Dennis Harnden, Wisconsin USA

We see the same things happening in our publicly owned forests; distruction with little benefit to the local community. Community forests aren't just for developing countries, they should be encouraged all around the world. Communities are the only institutions that are able to think far enough into the future to properly manage a renewable resource.
Dale, Mooseland, Nova Scotia, Canada

I read your article twice and was as impressed the second time as the first. Thanks for telling your story. You have already added value to the forests you protect and helped clear the air in more ways than one.
Dale Lanan, Longmont, Colorado USA

Well, as a Forestry employee, I can say that even on a small level, any deforestation is destructive to the environment. The time it takes for any reforstation movement is a long process that can never be on the same timeline as the cutting. Locals have much more power that people realize. Logging can be very beneficial, on a realistic scope, however wanton cutting results in damage to the land people live off.
J, Tallahassee, Florida, USA

We see this pattern time and again. As long as there are trees, someone will want to cut them down for short-term profit. It has happened in Oregon, where virtually all the old-growth forests are gone now. Native people should not be dispossessed because of the chicanery and exploitation of a few get-rich-quick companies.
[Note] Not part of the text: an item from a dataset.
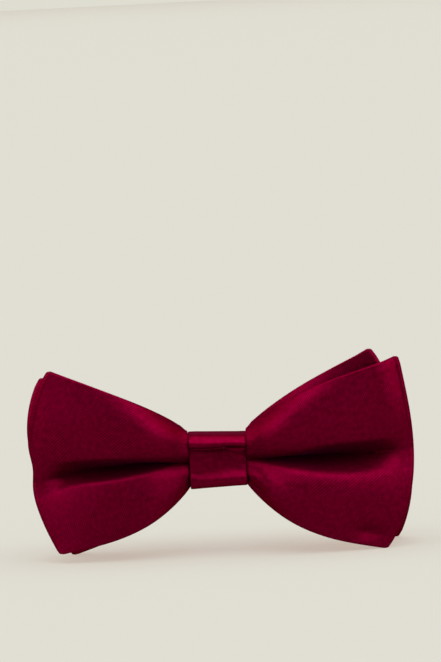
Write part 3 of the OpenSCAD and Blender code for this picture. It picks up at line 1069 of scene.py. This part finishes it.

We need to embark upon a two-pronged effort to preserve and replant the world's shrinking forests.
Peter, Hubbard, OR USA

Better world!!! Let's bring it on. Anything is possible, when you believe.
Oleksiy P, Edmonton

Well i feel like we dont need to comment on it because everyone is aware of the knowledge that life gave to local people, who have passed a lot of ups and downs with their surrounding forest for generation. We are aware of the capability of these people to manage these resources but what is missing is action. May be its time for real action especially from those who can bring change.